Wayne Coleman, a teenage Pentecostal preacher who became a professional wrestler and took the name of the world’s most famous evangelist to perform as Superstar Billy Graham, died on Wednesday at age 79.

Coleman was a charming, flamboyant, and braggadocious performer who brought bodybuilding into wrestling and influenced some of the biggest stars, including Jesse “The Body” Ventura, the Iron Sheik, “Stone Cold” Steve Austin, Ric Flair, and Hulk Hogan, who borrowed Superstar Billy Graham’s speech and style.

“This is the most copied guy in the business,” the wrestler Triple H once said. “He was the guy who broke the wall in terms of where you could go with entertainment. He paved the road for Hulkamania. He paved the road for all of us.”

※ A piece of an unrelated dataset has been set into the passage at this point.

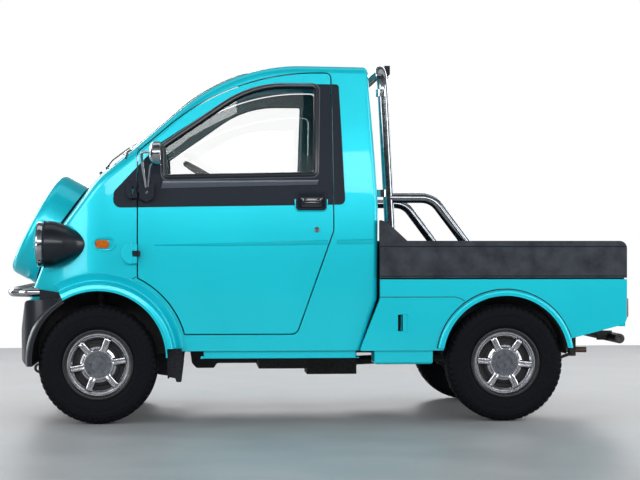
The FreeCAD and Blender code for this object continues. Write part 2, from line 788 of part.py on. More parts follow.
def seats():
    """Two seats on the box over the engine: cushion, back and head restraint in one outline."""
    low = seat_box_z
    section = [(-180.0, low, 0.0), (196.0, low, 10.0), (206.0, low + 100.0, 40.0), (-90.0, low + 88.0, 30.0),
               (-196.0, 1170.0, 40.0), (-200.0, 1320.0, 34.0), (-269.0, 1320.0, 34.0), (-274.0, 1150.0, 20.0)]
    return both_sides(side_prism(section, seat_inner_y, seat_outer_y))


# ---- chassis -------------------------------------------------------------------------------
def chassis_frame():
    """Two rails, low under the cab and raised over the rear axle, with cross members and bed bolsters."""
    low, high, tall = front_rail_z, rear_rail_z, rail_height
    front_x, back_x = ahead(250.0), bed_rear_x + 40.0
    kick_foot, kick_head = rear_axle_x + 480.0, rear_axle_x + 350.0
    outline = [(front_x, low, 10.0), (front_x, low + tall, 10.0), (kick_foot, low + tall, 60.0),
               (kick_head, high + tall, 60.0), (back_x, high + tall, 6.0), (back_x, high, 6.0),
               (kick_head, high, 60.0), (kick_foot, low, 60.0)]
    rail = side_prism(outline, rail_inner_y, rail_outer_y)
    pieces = [rail, mirrored(rail), tow_eye(), under_tray()]
    cross_members = [(ahead(200.0), low), (188.0, low), (-100.0, low), (kick_head - 60.0, high),
                     (back_x + 60.0, high)]
    for x, z in cross_members:
        pieces.append(block(x, x + rail_width, -rail_inner_y, rail_inner_y, z, z + tall))
    bolsters = [(bed_front_x - 110.0, low, 560.0), (rear_axle_x + 60.0, high, 455.0),
                (bed_rear_x + 120.0, high, 560.0)]
    for x, z, half in bolsters:
        pieces.append(block(x, x + 60.0, -half, half, z + tall, bed_floor_z - bed_floor_thickness))
    return fuse(pieces)


def under_tray():
    """Tray hung between the rails behind the front axle, deeper where the steering rods run."""
    top = front_rail_z
    back_x, front_x = tray_x
    outline = [(back_x, top, 0.0), (front_x, top, 0.0), (front_x - 9.0, 242.0, 20.0),
               (front_x - 31.0, 217.0, 12.0), (front_x - 115.0, 217.0, 12.0), (front_x - 129.0, 240.0, 16.0),
               (back_x, 240.0, 0.0)]
    tray = side_prism(outline, -tray_half_width, tray_half_width)
    hanger = block(front_x - 43.0, front_x - 13.0, -rail_y, rail_y, top - 12.0, top)
    return tray.fuse(hanger)


def tow_eye():
    """Flat towing eye hung under the front of the left rail."""
    half = tow_eye_thickness / 2
    eye_x = ahead(tow_eye_ahead)
    y_low, y_high = rail_y - half, rail_y + half
    ring = tube_y(tow_eye_radius + 11.0, eye_x, tow_eye_z, y_low, y_high)
    shank = [(ahead(200.0), front_rail_z, 0.0), (ahead(245.0), front_rail_z, 0.0),
             (eye_x + 4.0, tow_eye_z + 18.0, 0.0), (eye_x - 14.0, tow_eye_z - 18.0, 0.0)]
    hole = tube_y(tow_eye_radius, eye_x, tow_eye_z, y_low, y_high)
    return ring.fuse(side_prism(shank, y_low, y_high)).cut(hole)


def engine_block():
    """Engine and gearbox as two plain blocks under the seats."""
    engine = block(*engine_x, -engine_half_width, engine_half_width, *engine_z)
    gearbox = block(*gearbox_x, -gearbox_half_width, gearbox_half_width, *gearbox_z)
    return fuse([engine, gearbox])


def fuel_tank():
    tank = block(*tank_x, tank_inner_y, rail_inner_y, *tank_z)
    long_edges = [e for e in tank.Edges if e.BoundBox.XLength > 100.0
                  and e.BoundBox.YMax < rail_inner_y - 1.0]
    return tank.makeFillet(18.0, long_edges)


def exhaust():
    """Pipe from the engine, silencer behind the rear axle and tailpipe."""
    y = exhaust_y
    silencer_x = rear_axle_x - 160.0 - silencer_length
    run = [(engine_x[0], y, 284.0), (-560.0, y, 284.0), (-760.0, y, 350.0), (-1010.0, y, 350.0),
           (-1100.0, y, 320.0)]
    silencer = Part.makeCylinder(silencer_radius, silencer_length, V(silencer_x, y, 322.0), V(1, 0, 0))
    tail = Part.makeCylinder(tailpipe_radius, 190.0, V(bed_rear_x, y, 276.0), V(1, 0, 0))
    return fuse([pipe(run, exhaust_pipe_radius, 60.0), silencer, tail])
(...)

For most of Coleman’s career, he played a heel, as professional wrestlers call the villain. Crowds across the country would boo and hiss as he flexed, posed, and boasted that he was “the reflection of perfection,” “the sensation of the nation” and “the number one creation.” But Coleman desperately wanted to become the babyface, or hero. He struggled to get World Wide Wrestling Federation (WWWF) chairman Vince McMahon to script him the redemptive, transformational narrative arc he longed for. He rose to the top of the WWWF, defeating champion Bruno Sammartino in 1977, only to learn the coming storyline would treat him as a transitional figure to be defeated by the next babyface, Bob Backlund. He was defeated in Madison Square Garden in 1978.

Coleman disappeared from wrestling, mounted an ill-fated comeback, and then quit for good. He suffered extensive physical pain from decades of steroids abuse. He returned to ministry in his later years, joining a Christian athletes organization to share his testimony with young people and prison inmates.

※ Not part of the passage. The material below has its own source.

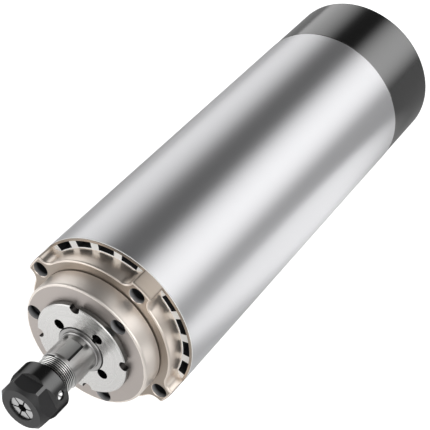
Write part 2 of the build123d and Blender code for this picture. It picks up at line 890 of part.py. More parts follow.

“I never fell away from my faith and belief in God and Christ, but I certainly fell away from living the testimony,” Coleman said in 1997. “If I had to do it all over again, I wouldn’t have gone into wrestling. I would have stayed in the ministry.”

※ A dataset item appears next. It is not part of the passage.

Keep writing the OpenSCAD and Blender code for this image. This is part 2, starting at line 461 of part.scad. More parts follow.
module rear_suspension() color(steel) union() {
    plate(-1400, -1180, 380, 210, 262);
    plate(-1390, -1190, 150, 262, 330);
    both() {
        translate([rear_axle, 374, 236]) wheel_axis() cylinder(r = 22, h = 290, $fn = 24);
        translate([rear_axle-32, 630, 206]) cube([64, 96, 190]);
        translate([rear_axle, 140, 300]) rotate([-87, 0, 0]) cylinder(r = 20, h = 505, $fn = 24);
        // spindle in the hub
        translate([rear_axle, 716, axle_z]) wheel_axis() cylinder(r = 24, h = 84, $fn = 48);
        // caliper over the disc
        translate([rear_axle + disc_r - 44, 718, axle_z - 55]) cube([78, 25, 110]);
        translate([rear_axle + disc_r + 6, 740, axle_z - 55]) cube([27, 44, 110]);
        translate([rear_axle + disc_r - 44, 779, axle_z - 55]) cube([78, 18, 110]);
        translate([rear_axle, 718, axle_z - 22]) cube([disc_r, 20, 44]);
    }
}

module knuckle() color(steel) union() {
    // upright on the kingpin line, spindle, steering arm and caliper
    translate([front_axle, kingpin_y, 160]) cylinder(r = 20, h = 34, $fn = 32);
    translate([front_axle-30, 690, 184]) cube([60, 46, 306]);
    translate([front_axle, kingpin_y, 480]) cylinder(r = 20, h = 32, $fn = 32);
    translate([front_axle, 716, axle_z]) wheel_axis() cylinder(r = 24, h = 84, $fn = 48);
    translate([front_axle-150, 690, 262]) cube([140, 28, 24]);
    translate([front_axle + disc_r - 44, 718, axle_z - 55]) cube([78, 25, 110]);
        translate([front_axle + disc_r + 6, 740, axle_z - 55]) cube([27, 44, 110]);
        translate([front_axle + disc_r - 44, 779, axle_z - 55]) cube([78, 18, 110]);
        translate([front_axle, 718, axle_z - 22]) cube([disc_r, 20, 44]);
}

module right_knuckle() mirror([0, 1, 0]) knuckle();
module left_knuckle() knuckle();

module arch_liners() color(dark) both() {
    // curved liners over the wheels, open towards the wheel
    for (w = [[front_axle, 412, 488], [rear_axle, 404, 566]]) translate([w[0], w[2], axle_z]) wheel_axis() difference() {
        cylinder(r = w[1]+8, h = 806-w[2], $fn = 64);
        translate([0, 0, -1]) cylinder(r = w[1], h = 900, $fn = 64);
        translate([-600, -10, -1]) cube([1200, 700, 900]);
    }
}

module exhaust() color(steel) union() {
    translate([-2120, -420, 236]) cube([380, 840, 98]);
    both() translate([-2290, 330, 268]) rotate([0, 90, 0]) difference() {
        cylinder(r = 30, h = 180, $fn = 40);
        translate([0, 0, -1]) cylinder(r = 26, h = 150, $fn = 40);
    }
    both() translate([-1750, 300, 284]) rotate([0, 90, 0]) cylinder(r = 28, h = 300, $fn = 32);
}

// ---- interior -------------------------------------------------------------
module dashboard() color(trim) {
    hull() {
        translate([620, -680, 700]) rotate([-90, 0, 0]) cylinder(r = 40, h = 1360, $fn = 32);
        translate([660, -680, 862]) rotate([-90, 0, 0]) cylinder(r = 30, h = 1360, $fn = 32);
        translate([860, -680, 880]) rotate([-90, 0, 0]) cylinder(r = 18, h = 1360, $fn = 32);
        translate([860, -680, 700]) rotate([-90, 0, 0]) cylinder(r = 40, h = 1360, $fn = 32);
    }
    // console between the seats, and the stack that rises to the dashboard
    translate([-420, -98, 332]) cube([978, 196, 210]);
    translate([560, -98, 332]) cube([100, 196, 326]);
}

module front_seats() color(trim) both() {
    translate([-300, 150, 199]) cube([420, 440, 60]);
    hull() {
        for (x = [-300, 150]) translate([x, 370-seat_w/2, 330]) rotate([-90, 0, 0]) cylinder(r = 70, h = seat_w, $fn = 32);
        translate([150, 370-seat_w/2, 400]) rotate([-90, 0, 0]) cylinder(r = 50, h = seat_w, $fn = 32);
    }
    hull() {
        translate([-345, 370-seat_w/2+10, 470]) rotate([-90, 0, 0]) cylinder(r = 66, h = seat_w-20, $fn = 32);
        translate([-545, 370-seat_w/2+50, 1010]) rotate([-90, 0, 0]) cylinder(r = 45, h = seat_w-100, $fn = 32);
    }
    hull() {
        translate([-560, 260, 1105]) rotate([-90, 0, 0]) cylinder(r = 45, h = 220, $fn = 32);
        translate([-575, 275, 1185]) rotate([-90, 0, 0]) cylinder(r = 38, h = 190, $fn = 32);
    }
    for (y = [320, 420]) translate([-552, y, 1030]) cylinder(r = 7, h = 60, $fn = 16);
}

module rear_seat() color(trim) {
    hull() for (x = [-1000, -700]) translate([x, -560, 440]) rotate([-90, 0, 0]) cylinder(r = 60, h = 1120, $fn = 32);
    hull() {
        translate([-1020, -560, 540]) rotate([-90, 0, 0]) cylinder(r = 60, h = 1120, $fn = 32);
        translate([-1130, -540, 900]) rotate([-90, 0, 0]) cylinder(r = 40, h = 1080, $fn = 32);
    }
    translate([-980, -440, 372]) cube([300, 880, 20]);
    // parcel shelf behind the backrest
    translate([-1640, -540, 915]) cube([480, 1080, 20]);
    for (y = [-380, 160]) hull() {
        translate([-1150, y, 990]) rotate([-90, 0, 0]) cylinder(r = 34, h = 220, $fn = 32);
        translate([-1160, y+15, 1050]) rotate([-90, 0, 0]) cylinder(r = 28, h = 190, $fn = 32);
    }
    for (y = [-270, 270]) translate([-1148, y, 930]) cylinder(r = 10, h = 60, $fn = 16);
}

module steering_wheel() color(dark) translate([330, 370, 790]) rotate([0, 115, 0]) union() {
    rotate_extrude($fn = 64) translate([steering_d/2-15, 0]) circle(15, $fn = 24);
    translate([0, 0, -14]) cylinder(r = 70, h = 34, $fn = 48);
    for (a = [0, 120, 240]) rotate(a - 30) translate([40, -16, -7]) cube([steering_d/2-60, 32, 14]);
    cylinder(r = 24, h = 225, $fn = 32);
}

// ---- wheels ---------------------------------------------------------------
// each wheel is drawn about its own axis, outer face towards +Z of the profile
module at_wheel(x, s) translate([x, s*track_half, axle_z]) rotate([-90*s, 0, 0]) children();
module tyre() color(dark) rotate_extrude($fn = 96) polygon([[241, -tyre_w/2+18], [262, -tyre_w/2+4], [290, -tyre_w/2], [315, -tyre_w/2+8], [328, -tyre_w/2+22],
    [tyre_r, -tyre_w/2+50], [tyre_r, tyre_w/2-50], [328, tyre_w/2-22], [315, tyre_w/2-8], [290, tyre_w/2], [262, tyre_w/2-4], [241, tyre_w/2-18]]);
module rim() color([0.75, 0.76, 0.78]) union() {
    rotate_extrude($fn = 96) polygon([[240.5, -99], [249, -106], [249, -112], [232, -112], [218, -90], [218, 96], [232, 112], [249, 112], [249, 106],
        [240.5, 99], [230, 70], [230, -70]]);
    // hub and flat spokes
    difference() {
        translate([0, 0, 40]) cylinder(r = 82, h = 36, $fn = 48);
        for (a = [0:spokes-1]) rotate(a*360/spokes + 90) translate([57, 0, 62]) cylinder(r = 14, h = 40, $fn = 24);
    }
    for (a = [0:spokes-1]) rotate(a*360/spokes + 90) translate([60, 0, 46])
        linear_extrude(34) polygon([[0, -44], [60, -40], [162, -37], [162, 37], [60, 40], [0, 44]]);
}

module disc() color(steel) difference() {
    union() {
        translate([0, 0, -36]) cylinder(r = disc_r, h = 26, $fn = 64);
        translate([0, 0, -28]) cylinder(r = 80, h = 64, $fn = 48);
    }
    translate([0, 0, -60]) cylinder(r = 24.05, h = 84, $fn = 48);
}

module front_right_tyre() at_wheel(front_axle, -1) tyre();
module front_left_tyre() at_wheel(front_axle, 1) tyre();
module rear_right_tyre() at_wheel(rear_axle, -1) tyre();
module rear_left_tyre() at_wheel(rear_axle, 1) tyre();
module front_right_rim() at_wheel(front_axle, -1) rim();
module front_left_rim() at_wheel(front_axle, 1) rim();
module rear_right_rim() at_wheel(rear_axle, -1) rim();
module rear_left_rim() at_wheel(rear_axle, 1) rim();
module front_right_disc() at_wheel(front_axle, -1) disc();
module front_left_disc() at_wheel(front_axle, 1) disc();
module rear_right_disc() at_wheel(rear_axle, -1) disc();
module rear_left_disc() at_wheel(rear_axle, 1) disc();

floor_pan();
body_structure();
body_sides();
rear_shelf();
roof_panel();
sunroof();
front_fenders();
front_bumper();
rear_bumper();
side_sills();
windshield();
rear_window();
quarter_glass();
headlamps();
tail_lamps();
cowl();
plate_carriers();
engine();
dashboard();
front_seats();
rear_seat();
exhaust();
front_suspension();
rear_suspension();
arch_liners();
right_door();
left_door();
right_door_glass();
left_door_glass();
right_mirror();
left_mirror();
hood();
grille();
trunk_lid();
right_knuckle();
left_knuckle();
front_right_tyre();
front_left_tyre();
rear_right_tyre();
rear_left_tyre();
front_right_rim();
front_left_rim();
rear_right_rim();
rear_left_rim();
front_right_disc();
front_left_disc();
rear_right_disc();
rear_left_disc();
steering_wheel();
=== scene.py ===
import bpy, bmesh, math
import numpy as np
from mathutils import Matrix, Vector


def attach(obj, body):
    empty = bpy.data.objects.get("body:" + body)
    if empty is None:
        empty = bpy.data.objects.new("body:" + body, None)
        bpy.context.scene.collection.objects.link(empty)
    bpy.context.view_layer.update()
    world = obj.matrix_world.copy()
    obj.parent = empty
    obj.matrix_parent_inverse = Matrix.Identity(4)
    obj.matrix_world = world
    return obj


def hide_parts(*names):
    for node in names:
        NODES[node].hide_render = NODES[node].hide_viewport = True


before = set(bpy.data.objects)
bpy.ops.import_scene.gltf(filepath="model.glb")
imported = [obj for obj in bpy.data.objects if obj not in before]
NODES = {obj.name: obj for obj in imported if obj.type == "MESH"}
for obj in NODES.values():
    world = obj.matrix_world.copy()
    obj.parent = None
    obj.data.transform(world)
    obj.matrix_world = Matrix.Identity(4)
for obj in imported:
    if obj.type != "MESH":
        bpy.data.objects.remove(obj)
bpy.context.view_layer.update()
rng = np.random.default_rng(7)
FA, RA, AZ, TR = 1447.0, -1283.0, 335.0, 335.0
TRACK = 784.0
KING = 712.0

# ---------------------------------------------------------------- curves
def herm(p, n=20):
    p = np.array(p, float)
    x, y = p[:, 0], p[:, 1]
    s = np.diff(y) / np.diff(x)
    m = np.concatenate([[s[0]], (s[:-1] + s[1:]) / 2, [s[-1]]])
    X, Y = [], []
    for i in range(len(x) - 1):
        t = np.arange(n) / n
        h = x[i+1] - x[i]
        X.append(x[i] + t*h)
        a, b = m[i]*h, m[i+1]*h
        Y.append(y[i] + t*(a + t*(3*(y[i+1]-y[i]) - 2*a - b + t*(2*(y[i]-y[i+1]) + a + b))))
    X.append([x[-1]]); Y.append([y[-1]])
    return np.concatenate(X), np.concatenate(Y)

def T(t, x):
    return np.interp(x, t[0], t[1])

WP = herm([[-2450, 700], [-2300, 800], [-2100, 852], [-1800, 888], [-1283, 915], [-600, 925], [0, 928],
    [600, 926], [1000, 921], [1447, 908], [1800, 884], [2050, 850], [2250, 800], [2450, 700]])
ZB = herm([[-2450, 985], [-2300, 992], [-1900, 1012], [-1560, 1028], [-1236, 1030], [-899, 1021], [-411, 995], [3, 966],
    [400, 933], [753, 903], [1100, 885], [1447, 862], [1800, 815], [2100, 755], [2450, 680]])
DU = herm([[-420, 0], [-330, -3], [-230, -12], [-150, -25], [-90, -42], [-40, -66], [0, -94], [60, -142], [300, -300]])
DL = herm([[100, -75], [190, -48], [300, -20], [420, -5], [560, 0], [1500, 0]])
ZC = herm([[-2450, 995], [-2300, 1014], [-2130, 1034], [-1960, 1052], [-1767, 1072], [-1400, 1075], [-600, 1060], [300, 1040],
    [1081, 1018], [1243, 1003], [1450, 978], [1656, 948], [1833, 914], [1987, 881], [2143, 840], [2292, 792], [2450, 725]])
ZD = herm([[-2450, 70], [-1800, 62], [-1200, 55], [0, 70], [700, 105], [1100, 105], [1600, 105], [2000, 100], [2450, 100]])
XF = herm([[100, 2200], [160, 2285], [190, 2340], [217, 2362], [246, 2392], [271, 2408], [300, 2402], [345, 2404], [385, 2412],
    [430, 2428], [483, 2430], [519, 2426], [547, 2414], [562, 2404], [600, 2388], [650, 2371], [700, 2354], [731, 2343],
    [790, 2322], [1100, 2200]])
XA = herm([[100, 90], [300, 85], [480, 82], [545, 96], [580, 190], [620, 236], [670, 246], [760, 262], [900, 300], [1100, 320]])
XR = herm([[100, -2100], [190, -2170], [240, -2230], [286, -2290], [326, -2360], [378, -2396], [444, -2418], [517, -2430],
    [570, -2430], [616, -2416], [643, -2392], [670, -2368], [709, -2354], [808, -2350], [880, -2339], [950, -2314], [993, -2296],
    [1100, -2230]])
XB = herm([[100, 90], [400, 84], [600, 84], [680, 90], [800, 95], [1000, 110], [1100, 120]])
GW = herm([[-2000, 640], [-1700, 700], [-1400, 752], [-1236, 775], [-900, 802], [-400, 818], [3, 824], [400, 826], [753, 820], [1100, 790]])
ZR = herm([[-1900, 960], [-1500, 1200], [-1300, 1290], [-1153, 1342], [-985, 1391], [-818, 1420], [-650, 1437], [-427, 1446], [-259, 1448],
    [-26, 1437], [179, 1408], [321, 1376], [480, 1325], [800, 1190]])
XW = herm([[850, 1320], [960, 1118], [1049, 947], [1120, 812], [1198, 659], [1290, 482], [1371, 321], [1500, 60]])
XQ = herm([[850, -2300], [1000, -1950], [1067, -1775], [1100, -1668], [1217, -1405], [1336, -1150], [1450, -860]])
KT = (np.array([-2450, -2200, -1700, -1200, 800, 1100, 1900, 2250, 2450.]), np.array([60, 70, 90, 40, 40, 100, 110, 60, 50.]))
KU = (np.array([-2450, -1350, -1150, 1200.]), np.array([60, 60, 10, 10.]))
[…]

Coleman was born in Paradise Valley, Arizona, on June 7, 1943. He was the fourth child of Juanita Bingaman Coleman, who had moved from Arkansas to Arizona escape an overbearing father. Her husband and the father of three of her children, Eldridge John Coleman, followed and found work erecting power poles for the electric company before he developed multiple sclerosis. The elder Coleman drank too much and beat and berated his young son, according to family members. The younger Coleman grew up mean and wild and spent much of his teenage years fighting other kids on the street.

“I went out with trouble on my shoulder,” he wrote in his coauthored autobiography, “always looking for a fight.”

Coleman found refuge in competitive bodybuilding, which was becoming widely popular in the United States at the time. He won the West Coast Teenage Mr. America competition in 1961 and got his picture in a popular bodybuilding magazine.

That prompted a Pentecostal woman named Beverly Swink Welch to show up at his front door. She said someone she had met through the Full Gospel Business Fellowship had seen Coleman’s photo in the magazine and felt compelled to ask her to tell him about Jesus. (“I believe in God,” Welch recalled, “but this was freaking me out.”) She tracked Coleman down and invited him to church with her family.

Coleman declined, but a short time later he stumbled across a revival tent in Phoenix with a big sign that read Ye Must Be Born Again. He went inside and heard the fundamentalist Baptist John R. Rice preaching on the doctrine of eternal salvation. Once you were saved by Jesus, Rice said, there was nothing you could do to separate yourself from the grace of God. Even if you were “in the arms of a harlot with heroin in your veins” when Christ returned on a cloud of glory, Rice preached, “you will still make the Rapture.”

When it came time for the altar call, the fundamentalist looked directly at the gawking young bodybuilder and said, “Come on, son. … It’s your turn to be saved.”

Coleman called Welch afterward and said he would like to go to church after all. He joined the Assemblies of God and soon started traveling to give his testimony. Evangelist Jerry Russell took Coleman under his wing and started mentoring him. He taught Coleman everything from how to tell his story, how to shave his armpits to reduce the sweat smell while preaching, how to make a big entrance at the start of the night, and how to get someone to respond to the message.

It was “pure show business,” Coleman said, but that didn’t make him cynical. He was, in fact, enthralled.

In his autobiography, Coleman remembered riding with Russell through the countryside in a powder blue Cadillac and thinking he had found his calling.

“Here I was, man,” he wrote. “I was going to be a Holy Ghost preacher.”

He struggled, though, with sexual temptation. He frequently had sex with women after evangelistic events, he said, then felt bad about it, then did it again in the next town.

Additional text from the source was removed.